Here is a practical action plan you can use right away:
- Create a request log. Track agency, topic, submission method, date filed, acknowledgment date, fee notices, exemption citations, and final outcome.
- Save a clean request template. Include fields for record type, date range, custodians, keywords, preferred format, and fee cap.
- Build an agency shortlist. Keep links to the records pages of the agencies you use most. Recheck them monthly or quarterly if records work is part of your job.
- Review your last three requests. Identify what caused delay: scope, wrong office, fees, exemptions, or missing follow-up.
- Set a calendar reminder. Revisit this topic before any important filing and on a regular cadence if your work depends on public records.

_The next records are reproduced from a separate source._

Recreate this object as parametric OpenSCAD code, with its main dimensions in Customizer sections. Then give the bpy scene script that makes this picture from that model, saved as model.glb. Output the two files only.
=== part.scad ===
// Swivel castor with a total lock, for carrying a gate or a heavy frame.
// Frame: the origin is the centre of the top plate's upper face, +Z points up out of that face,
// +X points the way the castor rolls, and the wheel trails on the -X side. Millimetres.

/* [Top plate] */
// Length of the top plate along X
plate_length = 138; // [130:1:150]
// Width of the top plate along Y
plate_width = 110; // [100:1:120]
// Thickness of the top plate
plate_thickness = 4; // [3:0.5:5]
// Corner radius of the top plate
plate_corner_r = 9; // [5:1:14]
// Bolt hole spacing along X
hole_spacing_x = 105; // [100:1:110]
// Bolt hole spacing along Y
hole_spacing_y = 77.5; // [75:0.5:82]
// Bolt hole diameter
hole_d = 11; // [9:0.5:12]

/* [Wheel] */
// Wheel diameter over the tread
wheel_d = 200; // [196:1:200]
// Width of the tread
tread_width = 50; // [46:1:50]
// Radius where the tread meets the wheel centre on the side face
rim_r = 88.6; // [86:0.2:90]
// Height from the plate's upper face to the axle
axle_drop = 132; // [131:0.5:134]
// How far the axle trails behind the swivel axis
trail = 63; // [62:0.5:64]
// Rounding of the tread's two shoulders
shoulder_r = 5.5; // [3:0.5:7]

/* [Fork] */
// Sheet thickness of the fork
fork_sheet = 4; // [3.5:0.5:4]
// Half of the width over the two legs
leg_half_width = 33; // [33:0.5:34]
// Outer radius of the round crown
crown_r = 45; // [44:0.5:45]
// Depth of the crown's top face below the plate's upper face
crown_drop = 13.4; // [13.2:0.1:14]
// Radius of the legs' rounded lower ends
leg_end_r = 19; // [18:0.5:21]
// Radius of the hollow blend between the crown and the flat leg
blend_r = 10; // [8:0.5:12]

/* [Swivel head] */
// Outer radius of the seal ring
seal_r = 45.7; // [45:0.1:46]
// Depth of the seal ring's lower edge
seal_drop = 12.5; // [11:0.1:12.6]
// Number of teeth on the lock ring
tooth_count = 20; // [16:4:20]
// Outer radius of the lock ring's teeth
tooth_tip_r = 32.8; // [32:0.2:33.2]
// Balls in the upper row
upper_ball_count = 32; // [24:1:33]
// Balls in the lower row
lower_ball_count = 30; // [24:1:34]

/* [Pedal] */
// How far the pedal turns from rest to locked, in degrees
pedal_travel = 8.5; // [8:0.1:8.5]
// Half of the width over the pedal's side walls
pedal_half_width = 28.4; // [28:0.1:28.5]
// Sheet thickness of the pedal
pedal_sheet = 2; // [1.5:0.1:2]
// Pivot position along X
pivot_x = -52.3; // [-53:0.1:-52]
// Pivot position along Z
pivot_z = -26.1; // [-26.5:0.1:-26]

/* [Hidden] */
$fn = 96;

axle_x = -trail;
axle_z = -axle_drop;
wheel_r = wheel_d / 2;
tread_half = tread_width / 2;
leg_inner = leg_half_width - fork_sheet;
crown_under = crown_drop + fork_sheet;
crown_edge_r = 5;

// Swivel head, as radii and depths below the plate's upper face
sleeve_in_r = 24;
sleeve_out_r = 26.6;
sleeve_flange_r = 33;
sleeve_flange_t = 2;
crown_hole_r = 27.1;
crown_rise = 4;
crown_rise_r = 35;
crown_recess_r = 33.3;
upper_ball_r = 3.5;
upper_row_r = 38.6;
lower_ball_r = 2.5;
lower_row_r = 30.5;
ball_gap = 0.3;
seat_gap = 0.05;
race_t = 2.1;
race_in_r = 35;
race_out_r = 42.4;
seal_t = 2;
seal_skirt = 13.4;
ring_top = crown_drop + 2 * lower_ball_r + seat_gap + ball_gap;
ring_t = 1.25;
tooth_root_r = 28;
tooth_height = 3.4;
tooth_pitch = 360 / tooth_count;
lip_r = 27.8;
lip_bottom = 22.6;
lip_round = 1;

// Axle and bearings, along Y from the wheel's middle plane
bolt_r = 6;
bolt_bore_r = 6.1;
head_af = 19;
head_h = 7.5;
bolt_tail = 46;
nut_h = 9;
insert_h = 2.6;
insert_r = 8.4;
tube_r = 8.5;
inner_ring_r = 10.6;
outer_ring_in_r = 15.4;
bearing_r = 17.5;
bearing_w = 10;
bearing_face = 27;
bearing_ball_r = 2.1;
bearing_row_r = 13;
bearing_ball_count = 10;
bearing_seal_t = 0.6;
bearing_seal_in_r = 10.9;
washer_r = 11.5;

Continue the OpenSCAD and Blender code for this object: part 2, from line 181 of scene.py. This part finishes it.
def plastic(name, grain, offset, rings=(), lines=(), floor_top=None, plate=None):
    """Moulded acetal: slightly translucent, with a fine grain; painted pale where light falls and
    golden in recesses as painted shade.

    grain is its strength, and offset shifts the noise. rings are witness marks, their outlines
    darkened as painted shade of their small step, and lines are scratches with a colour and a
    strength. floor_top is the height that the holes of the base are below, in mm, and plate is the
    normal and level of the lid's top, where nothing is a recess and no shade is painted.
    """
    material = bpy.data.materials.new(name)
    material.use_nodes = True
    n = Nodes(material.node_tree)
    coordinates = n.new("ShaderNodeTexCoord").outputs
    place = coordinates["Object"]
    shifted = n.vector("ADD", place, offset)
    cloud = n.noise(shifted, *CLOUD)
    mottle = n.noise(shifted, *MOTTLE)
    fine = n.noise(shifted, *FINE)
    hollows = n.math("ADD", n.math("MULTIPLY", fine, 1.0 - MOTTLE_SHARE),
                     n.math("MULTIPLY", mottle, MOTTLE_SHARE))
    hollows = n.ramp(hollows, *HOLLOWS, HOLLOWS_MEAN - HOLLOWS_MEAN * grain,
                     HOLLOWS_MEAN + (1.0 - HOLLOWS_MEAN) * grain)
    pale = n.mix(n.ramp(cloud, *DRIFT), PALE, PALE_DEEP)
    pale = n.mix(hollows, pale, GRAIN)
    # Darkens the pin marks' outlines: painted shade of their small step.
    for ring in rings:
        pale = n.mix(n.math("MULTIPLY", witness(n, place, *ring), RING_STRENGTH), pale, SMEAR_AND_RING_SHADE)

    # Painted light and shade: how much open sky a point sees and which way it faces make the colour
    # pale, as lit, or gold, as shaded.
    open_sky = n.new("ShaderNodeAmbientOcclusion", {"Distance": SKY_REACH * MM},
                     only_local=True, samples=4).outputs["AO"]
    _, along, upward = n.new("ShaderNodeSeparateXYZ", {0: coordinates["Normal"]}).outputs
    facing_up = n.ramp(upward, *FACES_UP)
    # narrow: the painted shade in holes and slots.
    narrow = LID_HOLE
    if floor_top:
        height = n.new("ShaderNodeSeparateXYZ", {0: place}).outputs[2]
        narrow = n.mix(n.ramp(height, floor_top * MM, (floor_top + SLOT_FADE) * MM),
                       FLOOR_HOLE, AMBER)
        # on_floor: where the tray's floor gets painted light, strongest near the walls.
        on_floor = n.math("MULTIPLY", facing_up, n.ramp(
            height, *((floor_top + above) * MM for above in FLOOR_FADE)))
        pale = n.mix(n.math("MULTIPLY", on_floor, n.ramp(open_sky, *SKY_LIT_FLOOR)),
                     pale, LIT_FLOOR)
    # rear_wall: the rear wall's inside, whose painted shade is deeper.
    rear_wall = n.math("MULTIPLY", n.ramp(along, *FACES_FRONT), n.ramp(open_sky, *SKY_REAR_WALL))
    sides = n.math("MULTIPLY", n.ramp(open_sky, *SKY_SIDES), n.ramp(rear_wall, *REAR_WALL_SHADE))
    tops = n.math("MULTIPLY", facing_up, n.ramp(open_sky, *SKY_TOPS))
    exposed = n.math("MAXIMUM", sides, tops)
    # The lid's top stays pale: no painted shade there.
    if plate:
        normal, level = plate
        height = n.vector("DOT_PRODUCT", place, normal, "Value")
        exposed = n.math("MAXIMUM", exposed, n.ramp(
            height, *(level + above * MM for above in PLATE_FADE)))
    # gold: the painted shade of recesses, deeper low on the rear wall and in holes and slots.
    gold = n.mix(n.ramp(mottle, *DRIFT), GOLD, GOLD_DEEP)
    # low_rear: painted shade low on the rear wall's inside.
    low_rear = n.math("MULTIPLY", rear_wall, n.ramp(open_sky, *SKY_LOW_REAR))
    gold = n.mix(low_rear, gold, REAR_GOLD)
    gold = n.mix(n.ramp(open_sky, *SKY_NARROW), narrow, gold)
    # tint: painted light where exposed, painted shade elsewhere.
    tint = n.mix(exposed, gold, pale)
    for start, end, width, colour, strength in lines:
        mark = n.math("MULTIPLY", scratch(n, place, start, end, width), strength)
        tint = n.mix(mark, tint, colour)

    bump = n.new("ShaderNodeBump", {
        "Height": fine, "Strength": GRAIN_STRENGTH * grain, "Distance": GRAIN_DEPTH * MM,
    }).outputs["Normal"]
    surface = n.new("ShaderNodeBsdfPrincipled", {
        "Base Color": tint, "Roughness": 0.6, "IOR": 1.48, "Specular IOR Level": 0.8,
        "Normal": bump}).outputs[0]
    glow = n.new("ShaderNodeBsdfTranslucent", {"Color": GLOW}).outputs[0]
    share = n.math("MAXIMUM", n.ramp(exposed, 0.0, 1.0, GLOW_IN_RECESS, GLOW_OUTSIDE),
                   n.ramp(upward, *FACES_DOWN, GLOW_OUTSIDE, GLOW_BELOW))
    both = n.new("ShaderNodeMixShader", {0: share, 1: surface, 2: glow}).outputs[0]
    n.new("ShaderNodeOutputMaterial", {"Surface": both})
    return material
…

If your request relates to identity documents or personal records, you may also want supporting guides on related document workflows, such as How to Get a Birth Certificate Online or by Mail and How to Replace a Lost Social Security Card Safely. Those are separate processes from FOIA, but they raise similar issues around official forms, identity verification, and secure submission.
The long-term lesson is simple: strong public records requests are built, tracked, and revised. If you treat each request as a one-off, you will keep repeating avoidable mistakes. If you track the moving parts—submission channels, deadlines, fee practices, exemptions, and appeals—you will file cleaner requests and respond faster when procedures change. That is what makes this a guide worth revisiting, not just reading once.